— SOURCE EXCERPT —
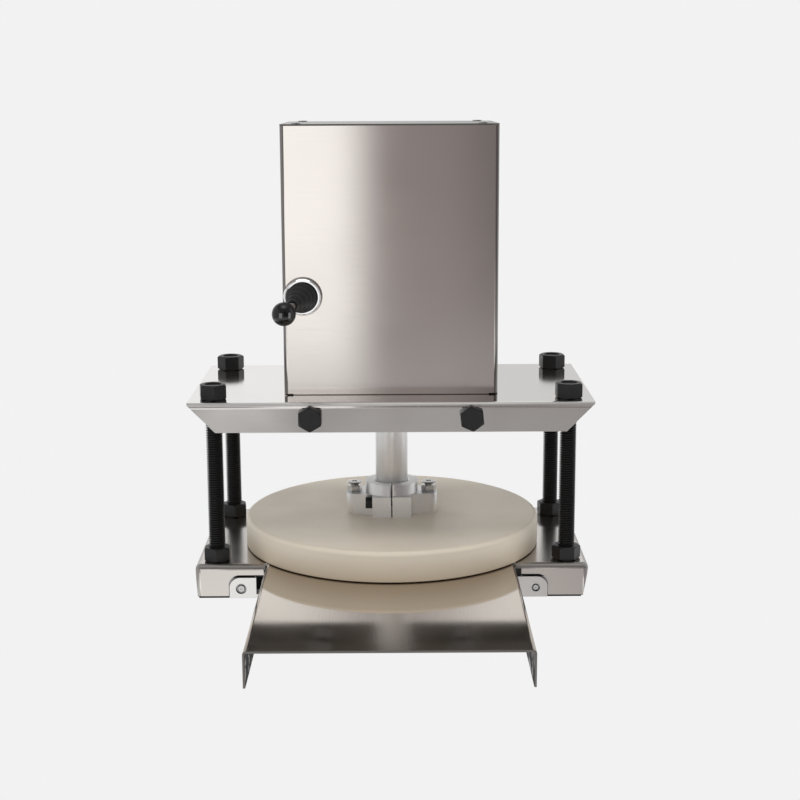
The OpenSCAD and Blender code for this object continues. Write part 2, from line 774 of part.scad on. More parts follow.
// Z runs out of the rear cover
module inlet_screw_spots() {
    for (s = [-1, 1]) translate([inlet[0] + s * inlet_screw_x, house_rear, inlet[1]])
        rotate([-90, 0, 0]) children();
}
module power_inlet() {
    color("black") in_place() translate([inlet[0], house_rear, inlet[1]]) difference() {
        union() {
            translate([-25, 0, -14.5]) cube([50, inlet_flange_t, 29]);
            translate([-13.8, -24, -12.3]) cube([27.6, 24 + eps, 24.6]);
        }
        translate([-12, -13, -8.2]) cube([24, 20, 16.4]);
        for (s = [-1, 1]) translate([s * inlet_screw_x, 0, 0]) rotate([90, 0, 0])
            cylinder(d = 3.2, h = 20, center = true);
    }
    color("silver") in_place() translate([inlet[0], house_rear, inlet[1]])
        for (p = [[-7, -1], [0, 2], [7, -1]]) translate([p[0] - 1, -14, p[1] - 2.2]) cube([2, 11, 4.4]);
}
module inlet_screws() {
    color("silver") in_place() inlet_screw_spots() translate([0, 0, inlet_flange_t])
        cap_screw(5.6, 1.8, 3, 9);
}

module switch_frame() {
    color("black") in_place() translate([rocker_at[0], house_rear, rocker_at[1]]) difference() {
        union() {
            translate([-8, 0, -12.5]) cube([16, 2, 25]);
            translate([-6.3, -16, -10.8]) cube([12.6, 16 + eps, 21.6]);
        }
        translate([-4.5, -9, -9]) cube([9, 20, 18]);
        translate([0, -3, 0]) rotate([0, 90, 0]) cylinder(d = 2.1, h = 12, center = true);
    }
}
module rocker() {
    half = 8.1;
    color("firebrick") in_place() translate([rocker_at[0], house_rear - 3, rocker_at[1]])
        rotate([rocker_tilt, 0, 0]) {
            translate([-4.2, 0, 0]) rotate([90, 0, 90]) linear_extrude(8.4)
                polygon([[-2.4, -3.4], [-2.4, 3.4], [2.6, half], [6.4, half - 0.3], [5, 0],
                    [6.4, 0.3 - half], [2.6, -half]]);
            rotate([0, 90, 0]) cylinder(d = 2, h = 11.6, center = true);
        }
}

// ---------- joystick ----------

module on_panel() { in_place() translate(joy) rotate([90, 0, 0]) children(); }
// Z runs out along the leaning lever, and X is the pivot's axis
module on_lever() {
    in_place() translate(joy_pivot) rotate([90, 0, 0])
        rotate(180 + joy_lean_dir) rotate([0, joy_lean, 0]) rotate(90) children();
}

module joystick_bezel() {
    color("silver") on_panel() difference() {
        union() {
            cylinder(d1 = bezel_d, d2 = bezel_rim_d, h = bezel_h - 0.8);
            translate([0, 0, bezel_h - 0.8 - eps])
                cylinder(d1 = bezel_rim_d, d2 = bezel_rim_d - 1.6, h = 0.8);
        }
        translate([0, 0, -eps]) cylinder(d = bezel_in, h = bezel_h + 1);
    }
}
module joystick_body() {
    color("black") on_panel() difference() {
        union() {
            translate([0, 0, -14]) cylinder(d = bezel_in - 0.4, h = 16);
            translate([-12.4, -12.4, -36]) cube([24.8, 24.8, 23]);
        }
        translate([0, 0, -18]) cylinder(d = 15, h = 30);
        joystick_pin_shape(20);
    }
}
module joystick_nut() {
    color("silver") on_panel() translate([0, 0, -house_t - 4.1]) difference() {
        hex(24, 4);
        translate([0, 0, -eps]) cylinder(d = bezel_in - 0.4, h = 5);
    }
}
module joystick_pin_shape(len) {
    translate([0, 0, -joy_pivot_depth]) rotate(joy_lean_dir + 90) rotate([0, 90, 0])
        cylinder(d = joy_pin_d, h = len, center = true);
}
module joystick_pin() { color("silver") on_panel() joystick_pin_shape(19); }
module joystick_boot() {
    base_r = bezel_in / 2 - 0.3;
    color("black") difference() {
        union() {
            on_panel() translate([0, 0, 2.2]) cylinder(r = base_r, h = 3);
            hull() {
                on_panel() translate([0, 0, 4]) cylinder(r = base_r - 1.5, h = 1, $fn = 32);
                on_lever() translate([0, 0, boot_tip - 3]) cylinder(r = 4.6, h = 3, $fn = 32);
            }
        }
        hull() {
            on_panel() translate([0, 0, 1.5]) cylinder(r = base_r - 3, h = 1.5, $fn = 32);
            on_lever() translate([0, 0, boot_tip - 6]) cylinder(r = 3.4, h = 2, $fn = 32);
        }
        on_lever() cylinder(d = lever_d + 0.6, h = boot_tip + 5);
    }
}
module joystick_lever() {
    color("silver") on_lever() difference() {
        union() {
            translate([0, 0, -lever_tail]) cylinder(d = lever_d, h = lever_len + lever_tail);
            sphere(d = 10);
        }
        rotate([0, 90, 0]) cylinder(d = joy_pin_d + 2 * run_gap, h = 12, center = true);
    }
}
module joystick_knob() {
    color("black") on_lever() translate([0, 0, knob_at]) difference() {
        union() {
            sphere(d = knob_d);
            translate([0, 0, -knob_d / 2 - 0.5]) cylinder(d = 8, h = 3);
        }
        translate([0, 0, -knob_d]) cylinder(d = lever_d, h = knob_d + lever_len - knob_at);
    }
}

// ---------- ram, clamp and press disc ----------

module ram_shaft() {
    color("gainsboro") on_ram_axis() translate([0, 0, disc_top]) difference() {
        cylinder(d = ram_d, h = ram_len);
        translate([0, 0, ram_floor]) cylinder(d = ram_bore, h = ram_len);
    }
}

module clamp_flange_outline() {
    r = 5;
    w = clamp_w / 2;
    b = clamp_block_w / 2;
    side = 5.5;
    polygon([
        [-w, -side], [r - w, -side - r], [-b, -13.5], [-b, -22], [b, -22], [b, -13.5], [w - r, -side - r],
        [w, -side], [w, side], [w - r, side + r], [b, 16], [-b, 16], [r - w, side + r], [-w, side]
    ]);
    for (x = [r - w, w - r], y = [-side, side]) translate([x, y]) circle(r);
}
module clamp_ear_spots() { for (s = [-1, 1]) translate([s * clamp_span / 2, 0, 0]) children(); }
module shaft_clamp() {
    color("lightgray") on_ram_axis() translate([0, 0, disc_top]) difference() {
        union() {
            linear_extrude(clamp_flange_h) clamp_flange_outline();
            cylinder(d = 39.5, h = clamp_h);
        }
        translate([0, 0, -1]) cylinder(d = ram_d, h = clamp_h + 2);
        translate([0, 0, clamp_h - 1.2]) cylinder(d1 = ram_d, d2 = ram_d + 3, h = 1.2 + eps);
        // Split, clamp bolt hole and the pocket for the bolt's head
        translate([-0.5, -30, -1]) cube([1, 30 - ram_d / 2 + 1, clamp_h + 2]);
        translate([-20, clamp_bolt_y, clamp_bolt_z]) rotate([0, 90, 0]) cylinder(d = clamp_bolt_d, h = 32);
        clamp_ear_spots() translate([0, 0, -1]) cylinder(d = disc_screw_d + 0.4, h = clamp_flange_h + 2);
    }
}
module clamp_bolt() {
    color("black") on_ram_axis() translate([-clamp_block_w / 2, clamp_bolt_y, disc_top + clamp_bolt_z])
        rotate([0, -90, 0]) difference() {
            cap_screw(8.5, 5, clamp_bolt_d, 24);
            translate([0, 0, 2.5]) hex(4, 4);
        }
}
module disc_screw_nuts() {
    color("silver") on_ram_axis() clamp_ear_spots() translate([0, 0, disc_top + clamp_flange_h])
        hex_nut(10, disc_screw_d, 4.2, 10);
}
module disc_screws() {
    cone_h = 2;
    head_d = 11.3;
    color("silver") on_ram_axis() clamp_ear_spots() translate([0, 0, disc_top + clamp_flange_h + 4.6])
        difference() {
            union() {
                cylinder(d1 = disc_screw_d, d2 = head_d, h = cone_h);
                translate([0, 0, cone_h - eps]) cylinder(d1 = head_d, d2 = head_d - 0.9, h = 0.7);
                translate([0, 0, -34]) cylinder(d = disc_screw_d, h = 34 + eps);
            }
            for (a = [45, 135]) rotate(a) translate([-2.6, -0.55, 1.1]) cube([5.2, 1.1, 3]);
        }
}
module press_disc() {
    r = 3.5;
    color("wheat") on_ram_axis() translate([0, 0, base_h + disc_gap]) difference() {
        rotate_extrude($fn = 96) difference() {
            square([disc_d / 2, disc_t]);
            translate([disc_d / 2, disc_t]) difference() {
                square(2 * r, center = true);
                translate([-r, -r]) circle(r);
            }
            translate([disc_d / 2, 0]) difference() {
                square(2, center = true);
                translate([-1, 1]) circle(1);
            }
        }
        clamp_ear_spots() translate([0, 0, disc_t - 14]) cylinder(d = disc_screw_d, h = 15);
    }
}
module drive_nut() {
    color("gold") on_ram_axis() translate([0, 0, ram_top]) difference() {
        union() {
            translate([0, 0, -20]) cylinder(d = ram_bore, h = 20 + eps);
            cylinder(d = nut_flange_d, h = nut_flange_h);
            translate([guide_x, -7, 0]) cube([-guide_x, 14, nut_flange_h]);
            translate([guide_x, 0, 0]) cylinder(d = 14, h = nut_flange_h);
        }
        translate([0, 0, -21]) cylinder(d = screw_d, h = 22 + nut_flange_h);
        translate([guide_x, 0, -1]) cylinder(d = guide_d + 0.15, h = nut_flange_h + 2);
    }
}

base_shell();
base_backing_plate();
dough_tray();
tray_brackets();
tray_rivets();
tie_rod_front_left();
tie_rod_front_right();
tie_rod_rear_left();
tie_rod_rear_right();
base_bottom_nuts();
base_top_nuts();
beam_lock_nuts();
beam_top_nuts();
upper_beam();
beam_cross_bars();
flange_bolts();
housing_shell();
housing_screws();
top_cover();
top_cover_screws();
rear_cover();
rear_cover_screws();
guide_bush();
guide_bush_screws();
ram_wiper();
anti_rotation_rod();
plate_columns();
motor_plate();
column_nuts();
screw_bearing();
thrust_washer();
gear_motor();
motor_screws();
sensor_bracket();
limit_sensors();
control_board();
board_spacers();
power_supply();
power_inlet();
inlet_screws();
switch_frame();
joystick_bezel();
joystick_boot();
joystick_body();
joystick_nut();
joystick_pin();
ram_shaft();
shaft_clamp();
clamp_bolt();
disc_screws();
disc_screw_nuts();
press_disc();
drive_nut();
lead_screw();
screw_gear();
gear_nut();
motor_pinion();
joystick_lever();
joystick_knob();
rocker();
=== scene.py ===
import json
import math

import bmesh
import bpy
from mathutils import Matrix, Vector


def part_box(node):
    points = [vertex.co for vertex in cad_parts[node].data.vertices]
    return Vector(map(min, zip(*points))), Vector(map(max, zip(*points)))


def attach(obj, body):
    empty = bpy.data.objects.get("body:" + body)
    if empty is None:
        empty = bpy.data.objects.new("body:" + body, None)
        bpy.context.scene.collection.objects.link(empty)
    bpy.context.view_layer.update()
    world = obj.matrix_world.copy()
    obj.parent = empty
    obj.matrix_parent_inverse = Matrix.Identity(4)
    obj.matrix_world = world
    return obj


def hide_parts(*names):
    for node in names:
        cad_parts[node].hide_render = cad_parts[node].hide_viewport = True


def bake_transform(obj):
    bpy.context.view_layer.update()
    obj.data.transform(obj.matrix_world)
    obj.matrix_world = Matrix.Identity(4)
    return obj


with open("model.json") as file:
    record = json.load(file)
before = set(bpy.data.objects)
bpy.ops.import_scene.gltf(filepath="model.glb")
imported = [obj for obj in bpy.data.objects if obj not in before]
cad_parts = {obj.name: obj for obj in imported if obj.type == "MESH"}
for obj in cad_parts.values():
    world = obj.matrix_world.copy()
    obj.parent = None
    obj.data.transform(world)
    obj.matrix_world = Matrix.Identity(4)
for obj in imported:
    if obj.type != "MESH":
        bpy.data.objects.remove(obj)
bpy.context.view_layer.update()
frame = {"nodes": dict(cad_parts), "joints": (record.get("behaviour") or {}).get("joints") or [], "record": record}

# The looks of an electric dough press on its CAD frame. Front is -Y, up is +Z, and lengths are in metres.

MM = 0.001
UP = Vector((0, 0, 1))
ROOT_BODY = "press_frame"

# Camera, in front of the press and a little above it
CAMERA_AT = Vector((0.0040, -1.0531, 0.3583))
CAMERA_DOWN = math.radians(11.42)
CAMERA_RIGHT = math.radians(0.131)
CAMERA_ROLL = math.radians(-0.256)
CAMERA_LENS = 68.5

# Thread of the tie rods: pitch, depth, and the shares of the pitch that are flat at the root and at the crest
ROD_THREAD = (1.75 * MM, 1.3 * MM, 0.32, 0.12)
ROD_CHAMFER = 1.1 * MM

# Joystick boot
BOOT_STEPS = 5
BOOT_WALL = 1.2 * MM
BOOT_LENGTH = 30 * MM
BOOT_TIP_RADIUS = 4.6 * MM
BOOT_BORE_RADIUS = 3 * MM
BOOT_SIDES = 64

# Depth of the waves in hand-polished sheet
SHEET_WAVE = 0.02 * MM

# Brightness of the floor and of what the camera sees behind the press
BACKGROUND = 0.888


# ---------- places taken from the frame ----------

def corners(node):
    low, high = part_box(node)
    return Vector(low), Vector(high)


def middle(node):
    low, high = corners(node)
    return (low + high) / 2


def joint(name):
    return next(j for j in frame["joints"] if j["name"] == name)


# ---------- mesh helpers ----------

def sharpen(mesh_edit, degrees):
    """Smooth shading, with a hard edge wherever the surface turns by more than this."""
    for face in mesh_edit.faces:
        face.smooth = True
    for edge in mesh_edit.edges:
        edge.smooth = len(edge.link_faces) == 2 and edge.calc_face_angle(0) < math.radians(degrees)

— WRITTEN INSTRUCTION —
Going over the lines above, work out how many include "names", then give only that number.

— EXERCISE SOLUTION —
2